→ TO BE DONE: Repeat exactly each line of the data provided below.
* begin *
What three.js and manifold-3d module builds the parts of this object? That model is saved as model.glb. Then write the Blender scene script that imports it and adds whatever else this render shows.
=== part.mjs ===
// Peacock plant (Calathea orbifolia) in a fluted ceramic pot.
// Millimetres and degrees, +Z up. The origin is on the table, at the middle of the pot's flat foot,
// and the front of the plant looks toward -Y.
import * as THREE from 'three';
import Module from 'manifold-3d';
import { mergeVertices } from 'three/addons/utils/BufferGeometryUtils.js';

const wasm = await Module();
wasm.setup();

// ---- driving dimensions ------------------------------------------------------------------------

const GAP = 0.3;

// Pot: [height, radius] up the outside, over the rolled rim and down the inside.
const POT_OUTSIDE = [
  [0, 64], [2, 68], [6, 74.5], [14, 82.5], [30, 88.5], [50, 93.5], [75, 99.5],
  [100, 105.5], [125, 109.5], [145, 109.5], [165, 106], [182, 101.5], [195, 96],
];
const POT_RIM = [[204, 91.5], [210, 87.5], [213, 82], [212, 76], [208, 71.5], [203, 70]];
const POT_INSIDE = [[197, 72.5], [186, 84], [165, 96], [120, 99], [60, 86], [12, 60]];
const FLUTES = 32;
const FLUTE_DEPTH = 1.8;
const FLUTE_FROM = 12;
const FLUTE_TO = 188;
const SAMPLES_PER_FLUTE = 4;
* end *
→ SOLUTION TO THIS PROBLEM:
What three.js and manifold-3d module builds the parts of this object? That model is saved as model.glb. Then write the Blender scene script that imports it and adds whatever else this render shows.
=== part.mjs ===
// Peacock plant (Calathea orbifolia) in a fluted ceramic pot.
// Millimetres and degrees, +Z up. The origin is on the table, at the middle of the pot's flat foot,
// and the front of the plant looks toward -Y.
import * as THREE from 'three';
import Module from 'manifold-3d';
import { mergeVertices } from 'three/addons/utils/BufferGeometryUtils.js';

const wasm = await Module();
wasm.setup();

// ---- driving dimensions ------------------------------------------------------------------------

const GAP = 0.3;

// Pot: [height, radius] up the outside, over the rolled rim and down the inside.
const POT_OUTSIDE = [
  [0, 64], [2, 68], [6, 74.5], [14, 82.5], [30, 88.5], [50, 93.5], [75, 99.5],
  [100, 105.5], [125, 109.5], [145, 109.5], [165, 106], [182, 101.5], [195, 96],
];
const POT_RIM = [[204, 91.5], [210, 87.5], [213, 82], [212, 76], [208, 71.5], [203, 70]];
const POT_INSIDE = [[197, 72.5], [186, 84], [165, 96], [120, 99], [60, 86], [12, 60]];
const FLUTES = 32;
const FLUTE_DEPTH = 1.8;
const FLUTE_FROM = 12;
const FLUTE_TO = 188;
const SAMPLES_PER_FLUTE = 4;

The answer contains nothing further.